I Feel Like Snow White,
Who come alive with Kiss of True Love….
I heard she called me a high school slut, I threw my hard covered textbook on her and I was proud, I rewarded her with a bruise on the forehead. I did not hurt her because she lied about me; I use to keep the same opinion about myself. Relationships, Commitment, Love….blah blah blah. I was a girl who thinks life is full of fun and passion but wasting your time on one person is like going to a buffet and only eating salad there. By the time I was 16, I dated more then 16 boys. I was in the hostel from the very starting of my school. I got great friends who stood by me in every thick and thin. In my journey of life, my friends made me realize where I went wrong.
It’s like I can’t feel myself, my whole body vanished. There was no pain, no feeling and only an absence of everything. I was trying to move my hands but I guess it wasn’t there. I panicked and suddenly I felt a hand on my head. He was there, when everything is gone, even my body is no more with me but he’s here. I closed my eyes and saw myself dressed in a black mini skirt with high boots, a flashback starts, I was really high, after 4 tequila shots and one hash dose. By the way, today I completed 16 years on this earth and it was not only my birthday, it was New Year too. I am with my best friends and I am the happiest girl today, eight friends and one car. We all 8 went to Karan’s house; His parents were cool with boozing and coming late at night. We all laughed, played and ate pizzas. That night I was unable to sleep and went out to get some fresh air, Avi followed me and we took a walk. He was like my shadow, always there for me. He was sweet but sometimes he annoys me too. On 1 January 2001, he proposed me and I made one thing very clear to him that I am not a relationship person and I am not going to lose a friend for sex sake. He did not say a word but kept walking with me.
Winter break was over, back to school. It’s my 10th std and I was sure that I’ve to do something for myself as I am not going back to my aunt’s place. So I focused on my career where I can kick-start earning money. I asked my all friends to suggest me something and then there was all weird kind of ideas from modeling to actress and from store manager to nanny. From all the ideas, I like the idea of flying. I wanted to be Air-hostess. As soon as I passed my 12th, I joined Cabin crew school and it took me one year to complete my Air-hostess studies. In 2005, I got selected for very renowned Airlines and I started flying. I loved my job and after a year I came back to meet my all friends. They all were happy but Avi did not come. Amber told me he joined NDA. I tried to contact him like thousand times but he never responded back. Its been more than two years.

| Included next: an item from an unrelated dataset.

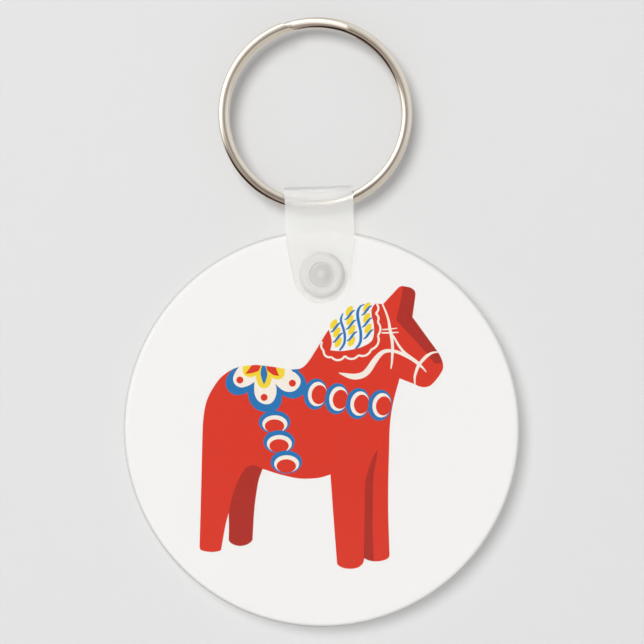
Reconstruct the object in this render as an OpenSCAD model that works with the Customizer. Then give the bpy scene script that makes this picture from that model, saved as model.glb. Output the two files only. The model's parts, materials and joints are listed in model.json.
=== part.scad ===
// Button key ring with a printed dala horse. Millimetres.
// The frame: +Z up, and the printed face looks along -Y. The origin is the inside top of the split ring.
// The pieces are drawn flat, the disc's centre at the origin and its face towards +Z, then stood upright.

/* [Disc] */
// Diameter of the disc over its cover film
disc_d = 57.15; // [50:0.05:60]
// Thickness of the disc over its cover film
disc_t = 3.2; // [3:0.1:3.2]
// Rounding of the disc's rim, front and back
rim_r = 0.9; // [0.8:0.05:1.1]
// Width of the rolled edge, seen from behind
lip_w = 1.6; // [1.4:0.1:2]
// Distance from the disc's centre up to the hole for the snap
snap_up = 22.1; // [21:0.1:22.5]
// Diameter of that hole
hole_d = 4.4; // [4.4:0.05:4.6]

/* [Disc layers] */
// Thickness of the clear cover film
film_t = 0.12; // [0.1:0.01:0.14]
// Thickness of one layer of ink
ink_t = 0.02; // [0.02:0.005:0.025]
// Thickness of the printed sheet
sheet_t = 0.14; // [0.1:0.01:0.16]
// Thickness of the tinplate of the front shell and of the back plate
tin_t = 0.3; // [0.25:0.01:0.32]

/* [Strap] */
// Width of the strap
strap_w = 9.8; // [9:0.1:10]
// Thickness of the strap
strap_t = 0.65; // [0.5:0.05:0.8]
// Inside radius of the strap's fold round the ring
fold_r = 1.72; // [1.72:0.01:1.9]
// Distance from the snap up to the centre of the fold
fold_up = 10.42; // [10.4:0.01:10.5]
// Radius of the strap's round ends
end_r = 4.1; // [4:0.1:4.5]
// Distance from the snap up to where the strap starts to narrow
taper_up = 4.7; // [4.5:0.1:6]
// How far the strap and the ring lean to the left of upright
lean = 2.37; // [0:0.01:4]

/* [Snap] */
// Diameter of the socket and of the post's head
snap_d = 6.5; // [6.4:0.1:7]
// Height of the socket on the strap
socket_h = 0.6; // [0.55:0.05:0.8]
// Diameter of the socket's bore
socket_bore_d = 3.44; // [3.4:0.02:3.5]
// Height of the post's head behind the strap
head_h = 0.75; // [0.6:0.05:0.9]

/* [Split ring] */
// Outer diameter of the ring
ring_d = 27.92; // [27.9:0.02:28]
// Width of the wire across the ring
wire_w = 1.56; // [1.5:0.02:1.56]
// Thickness of the wire along the ring's axis
wire_t = 0.95; // [0.8:0.05:0.95]
// How far the wire's round corners reach across it
round_w = 0.66; // [0.3:0.02:0.72]
// How far the wire's round corners reach along the ring's axis
round_t = 0.42; // [0.3:0.02:0.42]
// Distance from the snap up to the ring's centre
ring_up = 23.22; // [23.2:0.01:23.3]
// Where the front coil ends, counter-clockwise from the right
wire_end = 105; // [95:1:115]

/* [Hidden] */
$fn = 96;

// Heights in the disc, from its middle
disc_r = disc_d / 2;
half_t = disc_t / 2;
ink_layers = 5;
ink_room = ink_layers * ink_t;
sheet_in = film_t + ink_room;
shell_in = sheet_in + sheet_t;
sheet_front = half_t - sheet_in;

// Heights of the strap's legs, from the disc's middle
leg_in = fold_r;
leg_out = fold_r + strap_t;

// The snap
hole_r = hole_d / 2;
shank_clearance = 0.08;
shank_r = hole_r - shank_clearance;
neck_r = 1.45;
bulb_r = 1.65;
leg_hole_r = 1.5;
edge_round = 0.3;

// The split ring
ring_r = ring_d / 2;
eye_r = ring_r - wire_w;
jog = 36;
end_gap = 7;
ring_x = -ring_up * sin(lean);
ring_y = snap_up + ring_up * cos(lean);

// Steps of the arcs and curves that are drawn as short lines
corner_steps = 6;
end_steps = 24;
curve_steps = 4;
oval_steps = 28;

// ---- Curves ----

function unit(v) = v / norm(v);
function turned(v, a) = [v[0] * cos(a) - v[1] * sin(a), v[0] * sin(a) + v[1] * cos(a)];
function arc(centre, r, from, to, n = corner_steps) =
    [for (i = [0 : n]) centre + r * [cos(from + (to - from) * i / n), sin(from + (to - from) * i / n)]];

// A smooth curve through every point of a list. A third number in a point, its width, is carried along.
function between(a, b, c, d, t) =
    0.5 * (2 * b + (c - a) * t + (2 * a - 5 * b + 4 * c - d) * t * t + (3 * b - a - 3 * c + d) * t * t * t);
function curve(p, n = curve_steps) = [
    for (i = [0 : len(p) - 2])
        for (j = [0 : n - 1])
            between(p[max(i - 1, 0)], p[i], p[i + 1], p[min(i + 2, len(p) - 1)], j / n),
    p[len(p) - 1]
];

// A closed outline made of smooth runs. Each run starts at a corner, and ends where the next one starts.
function outline(runs) = [
    for (r = runs)
        let (c = curve(r))
            for (i = [0 : len(c) - 2]) c[i]
];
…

(2 years back) I know I did hurt him, after that night he never followed me nor he tried to talk to me. It was our last day in school and we were getting ready for farewell party, he asked me to go but I refused him because I was waiting for that cutie from Non-med section to ask me for a farewell party and he did. With boys, I am always a hit. I was always sure that I can get any man anytime. I wore that dazzling tiffany’s red gown and everyone said I looked mesmerizing. Avi did tries to approach me twice but I kind of ignored him. Avi asked me not to go out with him after party but I shoved him off. I was out for the whole night and Avi waited for me and when in morning I came back and asked him what he’s doing there he just said “I was worried”. I did not realize at that point of time how much I have hurt him. I guess I lost a friend.
With a heavy heart I went back to my flying routine and after a year while coming back to my apartment I met with an accident. I was crossing an isolated empty road and some drunk driver hit me. After that, I had no clue where I was all I knew that I opened my eyes and Avi’s hand was there on my head. He was there sitting next to me when my body got paralyzed. He did not leave me and he stayed till I get fine. I took 9 month to stand on my feet again but his hands were always in mine hands. His parents refused to accept me as a daughter-in-law because they find me unhealthy and unsuitable for him. But he was sure about me, he gave me confidence and stood by me. We got married on a cruise in Goa on 18 October 2009, with my all best friends present there. He approached his uncle who was in France. He took me to France on a medical visa. We started a new life there and today I am completely fine and in 2011 October, we were blessed with twin babies. Pregnancy was difficult but he made me feel like a child and took care of me as a mother. He filled all the empty space in my life with love and passion. He’s my soul.